Single-pass, reference-free: No additional model or second inference pass is required; the method operates online during decoding with an inference overhead of less than 2% of the transformer layer complexity.
Closed-form optimal solution: The editing process admits a strict closed-form solution to a convex optimization problem, requiring no iterative solving and mathematically guaranteeing minimum perturbation.
Certificate-aware adaptive editing: Editing strength is dynamically adjusted via VCR and PCR metrics—intervention weakens when evidence is strong and intensifies when conflict is high—in contrast to the one-size-fits-all approach of static methods.
Cross-architecture generalization: The method generalizes consistently across diverse architectures including LLaVA-1.5 (7B/13B), MiniGPT-4, mPLUG-Owl2, and Qwen-VL-Chat.

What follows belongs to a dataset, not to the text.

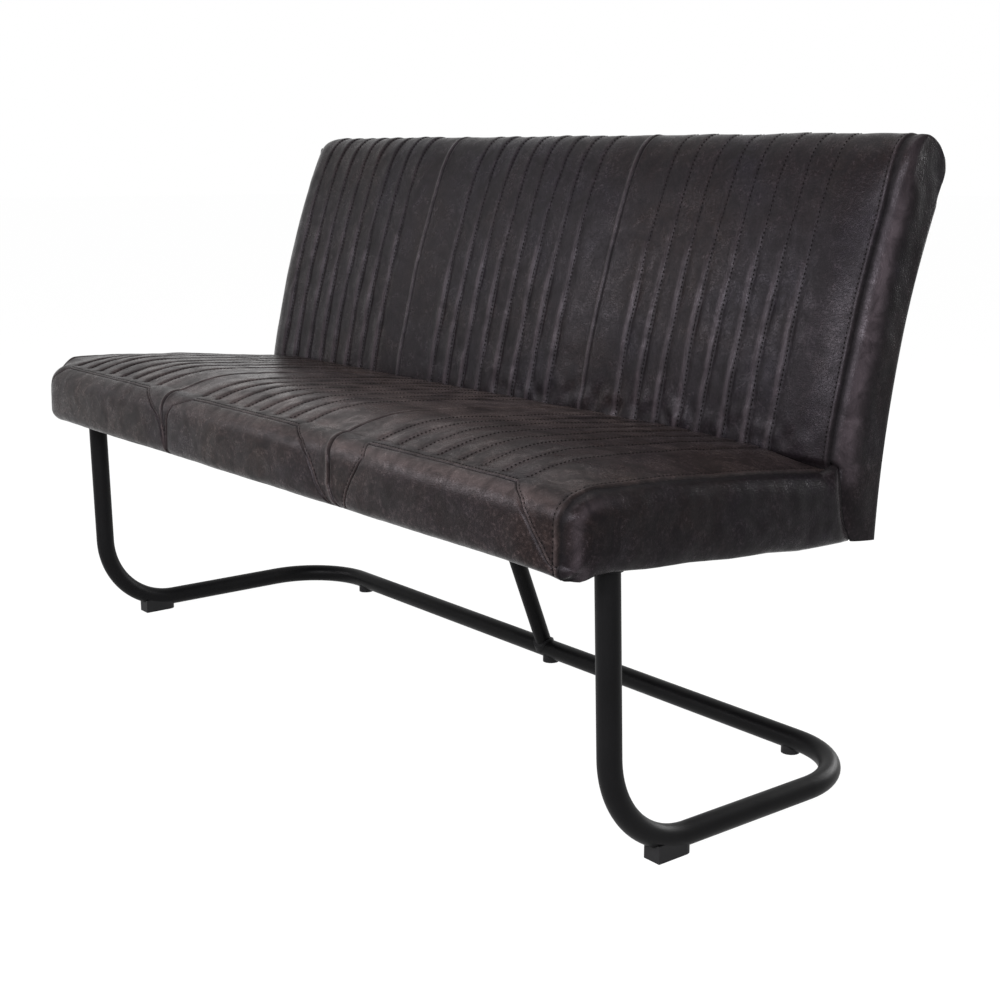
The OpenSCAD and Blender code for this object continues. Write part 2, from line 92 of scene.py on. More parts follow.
def set_inputs(node, **values):
    for key, value in values.items():
        feed(node.id_data, value, node.inputs[key.replace("_", " ")])
    return node


def math_node(tree, operation, one, two, clamp=False):
    node = add_node(tree, "Math", operation=operation, use_clamp=clamp)
    feed(tree, one, node.inputs[0])
    feed(tree, two, node.inputs[1])
    return node.outputs[0]


def product(tree, one, two):
    return math_node(tree, "MULTIPLY", one, two)


def seen_rays(tree):
    path = add_node(tree, "LightPath")
    either = math_node(tree, "MAXIMUM", path.outputs["Is Camera Ray"], path.outputs["Is Glossy Ray"])
    return math_node(tree, "MAXIMUM", either, path.outputs["Is Transmission Ray"])


def mix_shaders(tree, share, one, two, output):
    mix = add_node(tree, "MixShader")
    for socket, value in zip(mix.inputs, (share, one.outputs[0], two.outputs[0])):
        tree.links.new(value, socket)
    tree.links.new(mix.outputs[0], output.inputs["Surface"])


def add_mesh(name, points, faces, material, rounded=True):
    mesh = bpy.data.meshes.new(name)
    mesh.from_pydata([tuple(p) for p in points], [], faces)
    mesh.update()
    if rounded:
        mesh.shade_smooth()
    piece = bpy.data.objects.new(name, mesh)
    scene.collection.objects.link(piece)
    piece.data.materials.append(material)
    return piece


def soft_box(name, place, aim, size, power, colour):
    lamp = bpy.data.lights.new(name, "AREA")
    lamp.shape = "RECTANGLE"
    lamp.size, lamp.size_y = size
    lamp.energy = power
    lamp.color = colour
    box = bpy.data.objects.new(name, lamp)
    box.location = place
    box.rotation_euler = (Vector(aim) - Vector(place)).to_track_quat("-Z", "Y").to_euler()
    scene.collection.objects.link(box)


world = bpy.data.worlds.new("Studio air")
world.use_nodes = True
scene.world = world
air = world.node_tree
air.nodes.clear()
air_out = air.nodes.new("ShaderNodeOutputWorld")
air_seen = set_inputs(add_node(air, "Background"), Color=(1, 1, 1, 1), Strength=1.0)
air_light = set_inputs(add_node(air, "Background"), Color=(0.97, 0.98, 1, 1), Strength=0.12)
mix_shaders(air, seen_rays(air), air_light, air_seen, air_out)

floor_half = 30
floor_material, floor_tree, floor_out = new_material("Studio floor")
floor_paint = set_inputs(add_node(floor_tree, "BsdfDiffuse"), Color=(0.93, 0.93, 0.93, 1))
floor_white = set_inputs(add_node(floor_tree, "Emission"), Color=(1, 1, 1, 1), Strength=1.07)
mix_shaders(floor_tree, product(floor_tree, seen_rays(floor_tree), 0.92), floor_paint, floor_white, floor_out)
floor_corners = [(floor_half * x, floor_half * y, 0) for x, y in ((-1, -1), (1, -1), (1, 1), (-1, 1))]
floor = add_mesh("studio_floor", floor_corners, [(0, 1, 2, 3)], floor_material, rounded=False)

for name, place, power in (
        ("Far right soft box", (2.5, -1.95, 1.75), 60), ("Right soft box", (1.34, -2.55, 1.9), 62),
        ("Front soft box", (0.36, -2.86, 1.8), 44), ("Left soft box", (-0.91, -2.69, 1.8), 16),
        ("Far left soft box", (-1.91, -2.13, 1.7), 24)):
    soft_box(name, place, (0.1, 0.1, 0.6), (1.1, 0.8), power, (0.99, 0.965, 1))
soft_box("Top soft box", (0.2, 0.0, 3.4), (0, 0.1, 0.5), (2.4, 1.8), 55, (1, 0.97, 0.96))
soft_box("Rear soft box", (0.4, 3.2, 1.1), (0, 0.3, 0.6), (1.8, 0.9), 60, (1, 1, 1))


# Tube frame
# Two bent side tubes, the rear tube with its two floor corners and the slanted strut are one weldment
# of 32 mm steel tube. It is powder coated in satin black, a film with a fine orange peel.
def new_group(name, inputs, outputs):
    tree = bpy.data.node_groups.new(name, "ShaderNodeTree")
    for sockets, in_out in ((inputs, "INPUT"), (outputs, "OUTPUT")):
        for label, kind in sockets.items():
            tree.interface.new_socket(name=label, in_out=in_out, socket_type="NodeSocket" + kind)
    place = add_node(tree, "TexCoord").outputs["Object"]
    return tree, tree.nodes.new("NodeGroupInput").outputs, tree.nodes.new("NodeGroupOutput"), place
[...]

Limitations & Future Work¶

Degraded Count performance: Performance on the MME Count task decreases (−13.33), suggesting that fine-grained numerical information may be encoded in residual subspace components that are conservatively regularized.
Hyperparameter sensitivity: The anchor layer selection, subspace dimensions (\(r\), \(q\)), and gating thresholds (\(\gamma_v\), \(\gamma_p\)) require tuning for different model architectures.
Limited to object-level hallucinations: The method primarily targets hallucinations involving object existence and attributes, with limited coverage of more complex types such as relational reasoning or event hallucinations.

Rating¶

⭐⭐⭐⭐ Novelty: The orthogonal subspace decomposition approach is novel and mathematically elegant, formalizing hallucination mitigation as a theoretically grounded subspace editing problem.
⭐⭐⭐⭐ Value: Single-pass, training-free, and reference-free design is deployment-friendly with minimal inference overhead.
⭐⭐⭐ Experimental Thoroughness: Comprehensive coverage across POPE/CHAIR/MME with detailed ablations, though evaluation on more recent models (e.g., LLaVA-Next, InternVL2) is absent.
⭐⭐⭐⭐ Writing Quality: Mathematical derivations are rigorous and clear, theoretical guarantees are complete, and figures are intuitive and effective.